Nference’s work in digital pathology through its Pramana initiative demonstrates a commitment to enhance research capabilities and inform therapeutic strategies. Anumana exemplifies nference’s targeted innovation in the diagnostic space. By focusing on extracting deeper insights from ECGs, a diagnostic tool that has been used for over a century, Anumana aims to unlock previously inaccessible information. As Anumana CEO Maulik Nanavaty explained, “We now have an approval for left ventricular ejection fraction signal; we have three of the breakthrough designations.” Current 510(k) clearances span everything from pulmonary hypertension to cardiac amyloidosis. Anumana has pharma collaborations with Novartis, J&J and Pfizer. (Anumana chief business officer Dave McMullin was featured in the inaugural episode of AI Meets Life Sci.)
Building a rich, multimodal data foundation
The key to unlocking the full potential of AI in healthcare lies in continuing to build out a deep, multimodal data layer and making that secure knowledge available for partners to extract valuable insights, Soundararajan said. While some companies may have more data on specific modalities, such as genomics or clinical codes, nference distinguishes itself by providing the most complete snapshot of patients possible while fully protecting their privacy.
As Soundararajan noted, “We don’t buy or sell data; we provide access for partners to deploy AI algorithms.” This approach enables partners to leverage diverse data types, from ECGs to lab tests. “You can imagine what the next two or three years of patients’ lives will be because you have an archetype for these patients.
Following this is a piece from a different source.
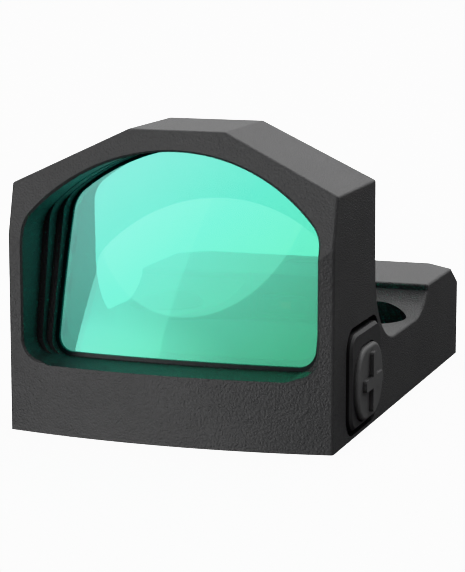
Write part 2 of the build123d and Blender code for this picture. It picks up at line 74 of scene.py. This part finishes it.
# --- Floor --------------------------------------------------------------------
# A wide sheet of matte white studio card that the sight stands on. It glows so as
# to read as white, and diffuse and glossy rays don't see it, so it lights nothing.
FLOOR_SIZE, FLOOR_GLOW = 3.0, 1.8
bpy.ops.mesh.primitive_plane_add(size=FLOOR_SIZE, location=(0, 0, 0))
floor = bpy.context.active_object
floor.name = "studio_floor"
floor.visible_diffuse = False
floor.visible_glossy = False
card = bpy.data.materials.new("white_card")
card.use_nodes = True
card_shader = card.node_tree.nodes["Principled BSDF"]
card_shader.inputs["Base Color"].default_value = (0.93, 0.93, 0.93, 1)
card_shader.inputs["Roughness"].default_value = 0.9
card_shader.inputs["Specular IOR Level"].default_value = 0.1
card_shader.inputs["Emission Color"].default_value = (1, 1, 1, 1)
card_shader.inputs["Emission Strength"].default_value = FLOOR_GLOW
floor.data.materials.append(card)

# --- Studio light -------------------------------------------------------------
# A dim room with four soft patches: overhead and behind, in front high for the
# tilted lens to mirror, in front low, and right. Three soft boxes: two show in the
# lens, one lights the top from behind.
room = bpy.data.worlds.new("soft_room")
room.use_nodes = True
sky = room.node_tree
sight_line = sky.nodes.new("ShaderNodeTexCoord").outputs["Generated"]


def sky_patch(azimuth, elevation, inner, outer, strength):
    """Round patch of even light in the room, fading from inner to outer degrees."""
    lean = sky.nodes.new("ShaderNodeVectorMath")
    lean.operation = "DOT_PRODUCT"
    sky.links.new(sight_line, lean.inputs[0])
    lean.inputs[1].default_value = toward(azimuth, elevation)
    fade = sky.nodes.new("ShaderNodeMapRange")
    fade.interpolation_type = "SMOOTHSTEP"
    fade.inputs["From Min"].default_value = math.cos(math.radians(outer))
    fade.inputs["From Max"].default_value = math.cos(math.radians(inner))
    fade.inputs["To Max"].default_value = strength
    sky.links.new(lean.outputs["Value"], fade.inputs["Value"])
    return fade.outputs["Result"]


ROOM_DIM = 0.05
patches = [
    sky_patch(190, 52, 28, 70, 1.05),
    sky_patch(-21, 34, 28, 50, 0.75),
    sky_patch(-30, -12, 10, 34, 2.6),
    sky_patch(80, 8, 25, 80, 0.5),
]
total = None
for patch in patches:
    adder = sky.nodes.new("ShaderNodeMath")
    adder.operation = "ADD"
    adder.inputs[1].default_value = ROOM_DIM
    sky.links.new(patch, adder.inputs[0])
    if total:
        sky.links.new(total, adder.inputs[1])
    total = adder.outputs[0]
sky.links.new(total, sky.nodes["Background"].inputs["Strength"])
sky.nodes["Background"].inputs["Color"].default_value = (1, 1, 1, 1)
bpy.context.scene.world = room
bpy.context.scene.view_settings.view_transform = "Khronos PBR Neutral"


def soft_box(name, azimuth, elevation, distance, size, radiance, shape="RECTANGLE"):
    """Area light at an angle round the sight, aimed at it, with the stated radiance."""
    data = bpy.data.lights.new(name, "AREA")
    data.shape = shape
    data.size, data.size_y = size
    face = math.pi / 4 if shape == "ELLIPSE" else 1.0
    data.energy = radiance * math.pi * size[0] * size[1] * face
    lamp = bpy.data.objects.new(name, data)
    bpy.context.collection.objects.link(lamp)
    aim = Vector((0, 0, 0.01))
    lamp.location = aim + toward(azimuth, elevation) * distance
    lamp.rotation_euler = (aim - lamp.location).to_track_quat("-Z", "Y").to_euler()


soft_box("round_box", -23, 35, 0.6, (0.30, 0.34), 0.55, "ELLIPSE")
soft_box("tall_box", -35, 24, 0.9, (0.36, 0.62), 0.35)
soft_box("overhead_box", 170, 62, 0.9, (0.8, 0.5), 2.2)

# --- Housing ------------------------------------------------------------------
# One block of aluminium alloy, milled, blasted and black anodised. The front
# face has a coarser pebbled blast than the sides, top and deck.
def new_material(name):
    """Empty node material with its Principled shader."""
    made = bpy.data.materials.new(name)
    made.use_nodes = True
    return made, made.node_tree, made.node_tree.nodes["Principled BSDF"]


def wear(name, material):
    """Put one material on every slot of a CAD node."""
    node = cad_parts[name]
    if not node.data.materials:
        node.data.materials.append(material)
    for index in range(len(node.data.materials)):
        node.data.materials[index] = material


MOTTLE_SIZE = 0.004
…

You can ask what interventions they should consider whether GLP-1s or conventional medicines, and so on and so forth,” Soundararajan said. “Lots of exciting opportunities in deidentified multimodal data for AI enablement that the parent company nference will continue to evolve.”
Beyond its work with Mayo Clinic and other academic medical centers, nference collaborates with biopharma companies that tap the company’s proprietary EMR-derived data, software products, and services to address challenges across the drug lifecycle, ranging from target discovery and clinical trial design to real-world outcomes research.